Alzheimer’s wing missed at BHRC
by Letters to the Editor
Mar 17, 2013 | 521 views | 0 0 comments | 2 2 recommendations | email to a friend | print
To The Editor:

In response to the recent article regarding the changes being made to Wing 3 [at Bradley Healthcare & Rehabilitation Center], the Alzheimer’s Unit and particularly about there being no difference in the care for patients from one wing to another, I would like to point out that our medical professionals and hospitals are divided into specialties.

Each specialty represents a different focus of care, being aware of what a patient’s needs are and how best to treat and/or care for the individual.

If you had a heart attack, you would not be placed in a maternity ward or go to your dentist if you have an ingrown toenail. We would go to the professional or facility that best understands our needs.

Even though each part of the hospital may be proficient in their field, offering excellent care, that does not mean they are interchangeable and able to perform as well outside the area of their expertise. They are focused differently.

Wing 3 did provide better care for the Alzheimer’s patients simply because that was their focus. It was smaller with fewer people coming through. Wings 1, 2 and 4 are not partitioned or separate; therefore, any patient on these wings can easily get lost or feel lost.

The Alzheimer’s patients do not have the capacity to deal with that much area. They also do not realize when they need a drink of water or food or a bathroom. The staff on Wing 3 gave extra attention to be sure the patients were kept hydrated or had extra snacks, if needed. Part of the difference was they understood each patient’s limitations. They understood what they were capable of and what they might enjoy or what they might need.

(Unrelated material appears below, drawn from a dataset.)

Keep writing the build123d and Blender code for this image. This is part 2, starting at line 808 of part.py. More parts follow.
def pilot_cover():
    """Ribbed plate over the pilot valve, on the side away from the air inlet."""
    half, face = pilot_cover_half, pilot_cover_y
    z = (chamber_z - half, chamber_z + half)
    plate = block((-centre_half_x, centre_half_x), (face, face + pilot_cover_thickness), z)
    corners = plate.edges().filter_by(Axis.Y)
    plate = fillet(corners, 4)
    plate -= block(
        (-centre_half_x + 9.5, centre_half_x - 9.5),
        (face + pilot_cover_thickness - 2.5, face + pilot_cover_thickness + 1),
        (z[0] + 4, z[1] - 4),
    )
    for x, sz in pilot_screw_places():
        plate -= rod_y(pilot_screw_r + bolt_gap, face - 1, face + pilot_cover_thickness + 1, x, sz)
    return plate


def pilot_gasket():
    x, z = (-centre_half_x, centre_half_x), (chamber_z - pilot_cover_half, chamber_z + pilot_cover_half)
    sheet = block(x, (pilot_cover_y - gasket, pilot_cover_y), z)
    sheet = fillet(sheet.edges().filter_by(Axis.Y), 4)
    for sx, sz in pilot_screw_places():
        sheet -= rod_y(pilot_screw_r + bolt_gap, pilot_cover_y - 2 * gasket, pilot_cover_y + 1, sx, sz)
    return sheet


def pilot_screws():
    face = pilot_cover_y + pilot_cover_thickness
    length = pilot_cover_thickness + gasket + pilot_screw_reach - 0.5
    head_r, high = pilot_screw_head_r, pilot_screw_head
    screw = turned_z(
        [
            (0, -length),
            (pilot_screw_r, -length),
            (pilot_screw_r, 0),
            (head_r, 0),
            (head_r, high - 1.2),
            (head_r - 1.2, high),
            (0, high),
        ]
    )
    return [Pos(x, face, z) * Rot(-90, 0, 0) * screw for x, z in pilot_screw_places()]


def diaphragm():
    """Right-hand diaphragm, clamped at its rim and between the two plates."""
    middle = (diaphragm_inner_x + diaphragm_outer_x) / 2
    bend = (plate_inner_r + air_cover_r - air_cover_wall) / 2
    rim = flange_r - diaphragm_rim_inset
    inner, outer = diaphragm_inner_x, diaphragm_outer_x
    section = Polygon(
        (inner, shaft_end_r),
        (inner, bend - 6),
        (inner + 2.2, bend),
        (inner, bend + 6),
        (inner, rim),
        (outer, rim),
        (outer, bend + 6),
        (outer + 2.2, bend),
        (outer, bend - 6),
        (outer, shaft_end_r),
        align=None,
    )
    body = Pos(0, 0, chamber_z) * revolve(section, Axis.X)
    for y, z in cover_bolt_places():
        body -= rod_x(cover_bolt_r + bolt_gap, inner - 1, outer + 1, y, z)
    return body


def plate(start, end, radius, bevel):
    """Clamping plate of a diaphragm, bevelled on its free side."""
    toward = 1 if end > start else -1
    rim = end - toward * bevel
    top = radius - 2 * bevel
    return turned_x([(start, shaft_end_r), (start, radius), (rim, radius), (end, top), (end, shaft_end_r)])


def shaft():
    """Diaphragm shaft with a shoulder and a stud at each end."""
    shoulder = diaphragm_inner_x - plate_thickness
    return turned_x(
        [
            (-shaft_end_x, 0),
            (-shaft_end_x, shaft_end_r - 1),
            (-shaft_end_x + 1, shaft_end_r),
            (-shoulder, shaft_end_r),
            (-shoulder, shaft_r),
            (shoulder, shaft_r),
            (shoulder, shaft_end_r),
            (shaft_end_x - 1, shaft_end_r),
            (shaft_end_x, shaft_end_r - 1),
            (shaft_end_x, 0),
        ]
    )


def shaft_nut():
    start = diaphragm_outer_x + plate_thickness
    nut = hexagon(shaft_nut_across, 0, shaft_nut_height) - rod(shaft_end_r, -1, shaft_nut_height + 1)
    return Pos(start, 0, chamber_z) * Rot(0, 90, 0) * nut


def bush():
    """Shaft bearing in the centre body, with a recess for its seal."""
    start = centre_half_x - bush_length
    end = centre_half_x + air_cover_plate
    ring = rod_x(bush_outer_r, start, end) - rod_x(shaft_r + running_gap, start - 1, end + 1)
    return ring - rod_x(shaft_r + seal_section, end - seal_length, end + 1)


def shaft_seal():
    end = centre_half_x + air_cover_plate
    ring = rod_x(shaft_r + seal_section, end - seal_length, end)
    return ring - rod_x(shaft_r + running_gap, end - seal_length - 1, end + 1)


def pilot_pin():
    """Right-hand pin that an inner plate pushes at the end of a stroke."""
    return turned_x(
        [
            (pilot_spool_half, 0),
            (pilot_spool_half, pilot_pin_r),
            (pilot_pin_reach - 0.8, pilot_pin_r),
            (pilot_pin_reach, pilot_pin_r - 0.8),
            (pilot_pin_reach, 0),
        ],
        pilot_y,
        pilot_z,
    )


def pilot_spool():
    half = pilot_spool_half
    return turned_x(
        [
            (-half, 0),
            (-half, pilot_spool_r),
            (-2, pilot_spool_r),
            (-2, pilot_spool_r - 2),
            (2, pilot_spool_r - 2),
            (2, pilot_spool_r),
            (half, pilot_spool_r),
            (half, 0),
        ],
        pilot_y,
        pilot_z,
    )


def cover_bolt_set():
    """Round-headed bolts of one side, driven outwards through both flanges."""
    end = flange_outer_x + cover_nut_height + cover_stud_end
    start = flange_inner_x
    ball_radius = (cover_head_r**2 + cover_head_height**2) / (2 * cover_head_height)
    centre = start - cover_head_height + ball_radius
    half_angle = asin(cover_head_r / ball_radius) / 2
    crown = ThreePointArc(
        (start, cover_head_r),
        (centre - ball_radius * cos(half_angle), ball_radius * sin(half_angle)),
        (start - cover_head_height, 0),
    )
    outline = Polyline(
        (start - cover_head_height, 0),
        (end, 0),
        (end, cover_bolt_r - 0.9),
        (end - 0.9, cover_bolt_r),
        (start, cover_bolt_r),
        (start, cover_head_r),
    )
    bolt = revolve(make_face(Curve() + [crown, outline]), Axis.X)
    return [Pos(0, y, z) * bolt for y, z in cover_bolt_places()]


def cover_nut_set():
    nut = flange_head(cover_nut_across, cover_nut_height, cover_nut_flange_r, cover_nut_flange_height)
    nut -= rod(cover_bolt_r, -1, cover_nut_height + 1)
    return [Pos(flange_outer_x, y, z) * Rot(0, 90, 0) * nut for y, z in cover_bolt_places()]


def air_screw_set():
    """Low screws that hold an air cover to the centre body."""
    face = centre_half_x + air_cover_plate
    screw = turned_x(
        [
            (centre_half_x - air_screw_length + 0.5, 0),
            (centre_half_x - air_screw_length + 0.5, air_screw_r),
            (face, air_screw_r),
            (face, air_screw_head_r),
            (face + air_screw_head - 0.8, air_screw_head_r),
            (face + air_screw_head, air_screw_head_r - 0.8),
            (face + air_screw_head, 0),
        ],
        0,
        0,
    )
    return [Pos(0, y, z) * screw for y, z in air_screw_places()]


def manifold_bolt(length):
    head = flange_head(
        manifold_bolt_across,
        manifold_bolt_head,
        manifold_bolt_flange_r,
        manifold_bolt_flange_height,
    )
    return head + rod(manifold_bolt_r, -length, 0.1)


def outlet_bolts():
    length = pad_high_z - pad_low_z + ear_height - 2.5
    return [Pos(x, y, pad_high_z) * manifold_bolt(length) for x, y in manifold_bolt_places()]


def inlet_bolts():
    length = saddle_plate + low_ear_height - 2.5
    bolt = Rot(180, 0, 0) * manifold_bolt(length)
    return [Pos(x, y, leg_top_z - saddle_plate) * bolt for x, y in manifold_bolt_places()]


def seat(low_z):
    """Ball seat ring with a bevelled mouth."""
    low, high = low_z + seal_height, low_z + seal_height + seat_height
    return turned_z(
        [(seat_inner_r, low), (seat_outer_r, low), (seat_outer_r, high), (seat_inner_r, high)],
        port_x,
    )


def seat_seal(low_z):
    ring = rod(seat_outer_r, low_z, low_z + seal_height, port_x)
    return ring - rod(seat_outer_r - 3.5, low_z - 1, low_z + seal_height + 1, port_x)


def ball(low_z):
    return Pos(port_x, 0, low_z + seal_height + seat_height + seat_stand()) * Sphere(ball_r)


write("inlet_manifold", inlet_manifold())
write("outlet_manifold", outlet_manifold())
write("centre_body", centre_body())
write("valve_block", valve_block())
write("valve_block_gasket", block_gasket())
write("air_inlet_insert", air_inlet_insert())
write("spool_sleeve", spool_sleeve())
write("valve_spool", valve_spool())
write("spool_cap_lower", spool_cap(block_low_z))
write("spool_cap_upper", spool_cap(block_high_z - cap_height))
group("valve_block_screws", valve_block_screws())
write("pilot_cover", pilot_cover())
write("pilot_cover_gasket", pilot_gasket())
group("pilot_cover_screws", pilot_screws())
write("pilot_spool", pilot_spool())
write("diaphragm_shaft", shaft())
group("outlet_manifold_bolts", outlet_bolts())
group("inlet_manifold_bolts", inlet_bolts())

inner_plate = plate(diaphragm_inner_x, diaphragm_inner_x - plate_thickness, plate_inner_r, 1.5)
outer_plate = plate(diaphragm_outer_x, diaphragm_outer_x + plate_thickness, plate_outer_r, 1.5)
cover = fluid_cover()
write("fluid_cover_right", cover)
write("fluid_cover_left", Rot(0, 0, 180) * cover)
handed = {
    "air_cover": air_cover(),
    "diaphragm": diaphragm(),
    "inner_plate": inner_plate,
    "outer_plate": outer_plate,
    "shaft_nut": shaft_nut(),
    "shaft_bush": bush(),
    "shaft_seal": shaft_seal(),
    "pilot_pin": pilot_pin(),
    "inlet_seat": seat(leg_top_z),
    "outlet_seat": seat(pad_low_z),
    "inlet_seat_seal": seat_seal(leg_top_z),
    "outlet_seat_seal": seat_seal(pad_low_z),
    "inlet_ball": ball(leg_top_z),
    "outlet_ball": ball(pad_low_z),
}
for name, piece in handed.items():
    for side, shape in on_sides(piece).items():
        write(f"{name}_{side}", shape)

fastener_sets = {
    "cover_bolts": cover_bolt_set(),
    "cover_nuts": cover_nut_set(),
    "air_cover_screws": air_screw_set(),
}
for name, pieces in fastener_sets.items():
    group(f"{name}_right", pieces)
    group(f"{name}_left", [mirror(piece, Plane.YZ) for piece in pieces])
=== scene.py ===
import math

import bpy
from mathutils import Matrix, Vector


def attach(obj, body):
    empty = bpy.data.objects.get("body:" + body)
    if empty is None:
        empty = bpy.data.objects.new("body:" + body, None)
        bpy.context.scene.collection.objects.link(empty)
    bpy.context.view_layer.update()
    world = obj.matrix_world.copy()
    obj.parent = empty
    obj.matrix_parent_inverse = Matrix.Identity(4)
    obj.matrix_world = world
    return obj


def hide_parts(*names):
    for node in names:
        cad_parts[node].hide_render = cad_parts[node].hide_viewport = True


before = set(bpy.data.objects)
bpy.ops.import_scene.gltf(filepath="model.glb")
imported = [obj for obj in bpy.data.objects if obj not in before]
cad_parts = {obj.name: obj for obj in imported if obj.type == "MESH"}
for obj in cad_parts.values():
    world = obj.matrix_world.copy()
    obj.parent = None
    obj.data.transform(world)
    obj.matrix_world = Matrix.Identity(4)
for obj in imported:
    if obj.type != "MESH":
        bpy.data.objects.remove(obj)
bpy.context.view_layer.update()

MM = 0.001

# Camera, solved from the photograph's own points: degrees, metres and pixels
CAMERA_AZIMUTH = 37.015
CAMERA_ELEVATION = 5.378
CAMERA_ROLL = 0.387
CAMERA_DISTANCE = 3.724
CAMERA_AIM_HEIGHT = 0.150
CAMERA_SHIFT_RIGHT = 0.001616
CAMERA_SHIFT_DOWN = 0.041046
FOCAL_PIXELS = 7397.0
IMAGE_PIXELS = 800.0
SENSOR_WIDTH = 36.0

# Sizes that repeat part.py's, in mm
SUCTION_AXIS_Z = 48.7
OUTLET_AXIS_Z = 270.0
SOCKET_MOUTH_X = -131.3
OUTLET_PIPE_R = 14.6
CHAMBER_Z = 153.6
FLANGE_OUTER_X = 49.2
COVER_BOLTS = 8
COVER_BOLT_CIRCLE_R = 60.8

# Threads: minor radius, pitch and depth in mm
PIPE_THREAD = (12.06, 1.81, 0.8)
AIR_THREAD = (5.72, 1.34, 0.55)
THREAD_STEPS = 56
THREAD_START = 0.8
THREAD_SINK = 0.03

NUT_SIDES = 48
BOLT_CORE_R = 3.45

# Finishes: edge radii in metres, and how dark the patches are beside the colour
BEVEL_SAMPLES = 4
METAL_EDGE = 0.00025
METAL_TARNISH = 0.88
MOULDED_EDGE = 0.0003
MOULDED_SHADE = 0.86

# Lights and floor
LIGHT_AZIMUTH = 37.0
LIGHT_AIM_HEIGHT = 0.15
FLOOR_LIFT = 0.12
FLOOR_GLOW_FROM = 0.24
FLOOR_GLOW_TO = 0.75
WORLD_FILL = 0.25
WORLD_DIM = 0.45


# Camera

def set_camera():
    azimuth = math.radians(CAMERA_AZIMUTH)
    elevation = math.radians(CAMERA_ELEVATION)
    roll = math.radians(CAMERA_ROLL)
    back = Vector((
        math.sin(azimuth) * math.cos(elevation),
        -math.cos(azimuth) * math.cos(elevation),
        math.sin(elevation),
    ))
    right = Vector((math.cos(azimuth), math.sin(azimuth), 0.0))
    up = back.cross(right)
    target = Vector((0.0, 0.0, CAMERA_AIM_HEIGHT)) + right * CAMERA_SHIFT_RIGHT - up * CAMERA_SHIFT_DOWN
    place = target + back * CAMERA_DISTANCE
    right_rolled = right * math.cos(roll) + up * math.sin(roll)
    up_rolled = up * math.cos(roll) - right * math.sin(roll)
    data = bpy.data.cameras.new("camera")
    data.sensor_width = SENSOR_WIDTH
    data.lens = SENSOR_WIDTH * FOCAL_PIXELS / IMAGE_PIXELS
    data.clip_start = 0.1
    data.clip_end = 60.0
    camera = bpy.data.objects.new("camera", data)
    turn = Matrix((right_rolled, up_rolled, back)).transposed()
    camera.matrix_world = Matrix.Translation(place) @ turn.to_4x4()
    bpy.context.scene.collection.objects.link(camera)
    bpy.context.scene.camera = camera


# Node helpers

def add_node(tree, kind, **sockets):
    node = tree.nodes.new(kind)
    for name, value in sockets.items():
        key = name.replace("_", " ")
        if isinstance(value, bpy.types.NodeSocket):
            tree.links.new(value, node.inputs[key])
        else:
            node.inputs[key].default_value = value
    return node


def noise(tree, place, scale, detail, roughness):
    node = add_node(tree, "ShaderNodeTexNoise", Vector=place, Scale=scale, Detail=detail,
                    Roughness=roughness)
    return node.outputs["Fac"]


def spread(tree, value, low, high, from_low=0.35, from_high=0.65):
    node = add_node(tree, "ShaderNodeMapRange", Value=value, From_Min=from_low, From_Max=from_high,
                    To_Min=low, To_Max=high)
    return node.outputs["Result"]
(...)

They understood the disease and its progression. Whoever designed Wing 3 certainly understood the Alzheimer’s patient. Bigger is not always better, and feeling secure is better than feeling lost.

Much has been said in the news about Alzheimer’s since Pat Summitt was diagnosed with the disease. Many others such as President Ronald Reagan have also suffered and died from Alzheimer’s.

Almost every family I know has been touched by it in some way. We are all in this together, whether we realize it or not. So far we have found no cure.

When we choose the care for the helpless among us, we should choose carefully. We could also be choosing how we ourselves will be cared for in the future.